Most economists would agree that open world trade increases economic growth and raises living standards. Trade barriers reduce countries’ ability to specialise in goods and services which they are good at, and force them to produce things they’re not good at.

But economists also know that free trade isn’t always good for everyone. Uncompetitive industries that employ many thousands can suffer when trade barriers protecting those industries fall.

Many countries protect certain key industries, arguing that they are industries of national security (classic examples are military spending or food security).

Other industries are protected because they’re young and, it is argued, will become more efficient once they obtain certain economies of scale. This is known as infant industry protection. But many infants never grow up.

SA’s clothing and textile industry has received government support since the 1930s, and we still pay exorbitant import tariffs on clothes.

But sometimes it works. As Concrete Economics, a new book by Stephen Cohen and Brad de Long, explains, the US became the manufacturing hub of the late 19th and early 20th centuries because it was protecting its local industries from cheap British imports.

Their comparative advantage switched from agricultural goods to manufacturing goods, leading to higher paying jobs and more dynamic technological innovation.

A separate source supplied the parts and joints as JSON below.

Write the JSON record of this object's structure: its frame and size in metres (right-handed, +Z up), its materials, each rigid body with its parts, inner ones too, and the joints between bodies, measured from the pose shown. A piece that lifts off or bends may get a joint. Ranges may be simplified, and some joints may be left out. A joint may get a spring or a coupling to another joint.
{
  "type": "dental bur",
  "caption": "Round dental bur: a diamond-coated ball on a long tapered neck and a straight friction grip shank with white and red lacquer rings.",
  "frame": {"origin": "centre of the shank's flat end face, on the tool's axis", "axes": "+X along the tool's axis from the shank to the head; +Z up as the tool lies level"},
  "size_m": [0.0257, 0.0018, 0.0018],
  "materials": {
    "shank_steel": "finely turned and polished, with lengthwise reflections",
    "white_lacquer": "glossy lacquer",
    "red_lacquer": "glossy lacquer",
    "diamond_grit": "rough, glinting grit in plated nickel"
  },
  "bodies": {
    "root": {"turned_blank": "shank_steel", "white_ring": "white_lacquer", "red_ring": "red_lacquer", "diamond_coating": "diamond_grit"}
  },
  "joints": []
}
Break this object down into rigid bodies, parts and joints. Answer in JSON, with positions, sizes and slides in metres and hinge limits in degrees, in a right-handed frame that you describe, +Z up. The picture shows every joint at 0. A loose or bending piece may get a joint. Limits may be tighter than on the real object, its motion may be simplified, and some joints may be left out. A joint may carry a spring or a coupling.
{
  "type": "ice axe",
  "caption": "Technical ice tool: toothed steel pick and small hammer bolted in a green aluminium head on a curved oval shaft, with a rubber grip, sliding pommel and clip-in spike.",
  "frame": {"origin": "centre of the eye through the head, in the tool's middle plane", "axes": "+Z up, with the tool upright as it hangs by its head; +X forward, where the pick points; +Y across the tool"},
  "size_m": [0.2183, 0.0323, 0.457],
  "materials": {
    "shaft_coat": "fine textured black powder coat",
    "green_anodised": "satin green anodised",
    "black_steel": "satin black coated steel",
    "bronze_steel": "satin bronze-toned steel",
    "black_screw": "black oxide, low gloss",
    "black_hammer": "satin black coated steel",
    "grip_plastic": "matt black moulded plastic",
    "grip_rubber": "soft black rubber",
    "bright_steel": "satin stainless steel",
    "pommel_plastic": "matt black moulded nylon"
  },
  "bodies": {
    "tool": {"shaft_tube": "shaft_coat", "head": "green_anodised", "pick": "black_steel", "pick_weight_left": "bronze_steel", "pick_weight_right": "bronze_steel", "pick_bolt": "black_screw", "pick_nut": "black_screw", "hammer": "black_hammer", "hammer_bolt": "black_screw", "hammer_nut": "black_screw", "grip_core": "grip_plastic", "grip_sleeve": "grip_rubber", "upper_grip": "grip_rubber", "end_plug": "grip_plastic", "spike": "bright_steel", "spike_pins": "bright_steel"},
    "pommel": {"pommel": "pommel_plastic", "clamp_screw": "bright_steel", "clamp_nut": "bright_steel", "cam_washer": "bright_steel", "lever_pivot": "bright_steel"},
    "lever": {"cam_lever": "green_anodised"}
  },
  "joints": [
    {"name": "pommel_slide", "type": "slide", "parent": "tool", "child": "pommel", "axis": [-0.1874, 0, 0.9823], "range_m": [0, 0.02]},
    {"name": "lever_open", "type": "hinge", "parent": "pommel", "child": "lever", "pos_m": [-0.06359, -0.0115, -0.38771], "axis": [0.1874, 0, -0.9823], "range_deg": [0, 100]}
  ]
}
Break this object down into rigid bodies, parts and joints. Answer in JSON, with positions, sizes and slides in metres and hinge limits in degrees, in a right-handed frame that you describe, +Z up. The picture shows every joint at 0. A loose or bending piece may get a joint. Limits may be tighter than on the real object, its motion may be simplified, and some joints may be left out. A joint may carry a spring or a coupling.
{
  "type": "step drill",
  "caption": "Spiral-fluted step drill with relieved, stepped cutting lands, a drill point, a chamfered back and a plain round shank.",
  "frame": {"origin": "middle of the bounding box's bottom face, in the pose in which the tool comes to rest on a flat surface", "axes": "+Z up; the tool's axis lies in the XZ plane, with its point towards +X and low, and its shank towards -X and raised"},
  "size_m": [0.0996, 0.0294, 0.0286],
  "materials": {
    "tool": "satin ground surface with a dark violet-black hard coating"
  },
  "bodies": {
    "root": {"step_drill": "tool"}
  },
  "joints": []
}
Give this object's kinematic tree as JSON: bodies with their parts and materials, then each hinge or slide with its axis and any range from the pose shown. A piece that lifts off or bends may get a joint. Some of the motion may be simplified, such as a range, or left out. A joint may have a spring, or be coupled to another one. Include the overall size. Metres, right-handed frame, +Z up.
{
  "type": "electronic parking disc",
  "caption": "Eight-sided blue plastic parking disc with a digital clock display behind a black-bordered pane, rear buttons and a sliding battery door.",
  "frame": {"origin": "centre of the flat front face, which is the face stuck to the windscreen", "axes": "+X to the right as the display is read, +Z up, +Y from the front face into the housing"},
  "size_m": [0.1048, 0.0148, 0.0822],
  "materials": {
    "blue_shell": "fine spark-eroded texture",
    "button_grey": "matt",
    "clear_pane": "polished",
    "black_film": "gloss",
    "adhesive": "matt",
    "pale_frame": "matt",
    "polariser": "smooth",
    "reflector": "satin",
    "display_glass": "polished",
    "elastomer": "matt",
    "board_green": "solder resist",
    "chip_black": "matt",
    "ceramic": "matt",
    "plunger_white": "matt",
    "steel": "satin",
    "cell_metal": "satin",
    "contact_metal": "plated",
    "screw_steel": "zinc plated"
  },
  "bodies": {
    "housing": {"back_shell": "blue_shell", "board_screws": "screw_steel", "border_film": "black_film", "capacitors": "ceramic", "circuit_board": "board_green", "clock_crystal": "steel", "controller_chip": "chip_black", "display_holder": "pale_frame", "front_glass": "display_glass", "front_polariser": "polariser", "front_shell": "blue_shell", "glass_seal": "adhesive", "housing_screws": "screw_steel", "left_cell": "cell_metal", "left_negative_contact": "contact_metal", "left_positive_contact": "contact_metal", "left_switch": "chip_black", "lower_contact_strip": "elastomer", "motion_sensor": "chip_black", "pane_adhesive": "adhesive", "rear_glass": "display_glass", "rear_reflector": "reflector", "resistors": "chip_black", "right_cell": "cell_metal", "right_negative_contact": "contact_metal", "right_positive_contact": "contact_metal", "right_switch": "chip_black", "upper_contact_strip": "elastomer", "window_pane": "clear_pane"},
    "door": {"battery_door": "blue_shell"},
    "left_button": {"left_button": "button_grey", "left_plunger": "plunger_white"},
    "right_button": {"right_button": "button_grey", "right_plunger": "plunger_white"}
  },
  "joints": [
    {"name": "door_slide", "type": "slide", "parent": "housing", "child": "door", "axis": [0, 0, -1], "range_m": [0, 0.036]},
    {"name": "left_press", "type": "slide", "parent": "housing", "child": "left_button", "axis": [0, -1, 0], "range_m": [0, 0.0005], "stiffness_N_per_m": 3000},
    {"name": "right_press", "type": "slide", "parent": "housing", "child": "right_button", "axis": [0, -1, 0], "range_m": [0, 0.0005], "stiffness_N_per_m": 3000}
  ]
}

The East Asian tigers followed the same model. By copying the basic and later advanced technological products of the West, they built a domestic industry behind high tariffs.

Once they’d built up the necessary technological know-how, they exported their way to prosperity.

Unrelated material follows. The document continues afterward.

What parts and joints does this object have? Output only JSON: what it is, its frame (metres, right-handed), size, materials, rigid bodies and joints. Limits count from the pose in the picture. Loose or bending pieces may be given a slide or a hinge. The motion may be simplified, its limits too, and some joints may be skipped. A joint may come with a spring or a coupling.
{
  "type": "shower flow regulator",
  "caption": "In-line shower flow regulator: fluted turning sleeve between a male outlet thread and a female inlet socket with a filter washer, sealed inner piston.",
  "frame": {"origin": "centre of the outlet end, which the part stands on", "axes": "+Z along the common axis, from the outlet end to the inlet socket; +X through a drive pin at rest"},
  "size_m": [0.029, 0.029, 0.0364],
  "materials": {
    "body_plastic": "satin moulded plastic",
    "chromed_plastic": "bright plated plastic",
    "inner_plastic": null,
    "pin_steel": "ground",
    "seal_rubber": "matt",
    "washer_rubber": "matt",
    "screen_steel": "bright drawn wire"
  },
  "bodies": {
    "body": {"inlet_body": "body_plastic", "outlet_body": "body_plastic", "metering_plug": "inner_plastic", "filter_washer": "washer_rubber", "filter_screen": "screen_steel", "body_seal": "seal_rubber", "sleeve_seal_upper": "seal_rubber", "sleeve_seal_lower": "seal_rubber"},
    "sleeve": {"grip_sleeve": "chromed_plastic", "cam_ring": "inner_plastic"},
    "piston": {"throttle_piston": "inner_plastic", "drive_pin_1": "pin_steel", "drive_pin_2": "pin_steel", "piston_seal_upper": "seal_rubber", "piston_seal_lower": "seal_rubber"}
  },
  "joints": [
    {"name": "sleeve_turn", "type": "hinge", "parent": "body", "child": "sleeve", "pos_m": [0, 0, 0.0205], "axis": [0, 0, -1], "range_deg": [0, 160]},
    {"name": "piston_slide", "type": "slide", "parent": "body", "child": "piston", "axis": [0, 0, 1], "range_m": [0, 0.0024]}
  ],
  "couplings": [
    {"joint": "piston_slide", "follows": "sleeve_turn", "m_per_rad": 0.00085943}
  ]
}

Now they are at the technological frontier designing and building new phones (Samsung, Korean), computers (Lenovo, Chinese) and robots (Honda, Sony, Fujitsu, Hitachi and Toyota – all Japanese firms).

But it didn’t work everywhere. Attempts at import-substitute industrialising failed to propel Argentina, Brazil and many other smaller South American countries to prosperity in the same way it did East Asian countries.

Postcolonial Africa only managed to impose a heavy burden on poor consumers without stimulating any large-scale industrial activity. Many African countries remain incredibly protected – just ask any importer to Nigeria, for example – contributing little to the rise of African industry.

So are open borders good or bad? A new paper by Pable Fajgelbaum and Amit Khandelwal gives the standard economist response: it depends. Some consumers buy more tradable goods and are therefore more affected by relative price changes caused by international trade.

They find that those consumers who gain most are often the poor, who buy more tradable goods and services. Open borders, they claim, are a very good thing if you are poor.

So policymakers are stuck between a rock and a hard place: close borders in the hope that some industries grow beyond infants, at the cost of cheaper goods and services for poor people.

Or open the borders and allow the poorest access to cheap goods and services, knowing that some uncompetitive industries will suffer.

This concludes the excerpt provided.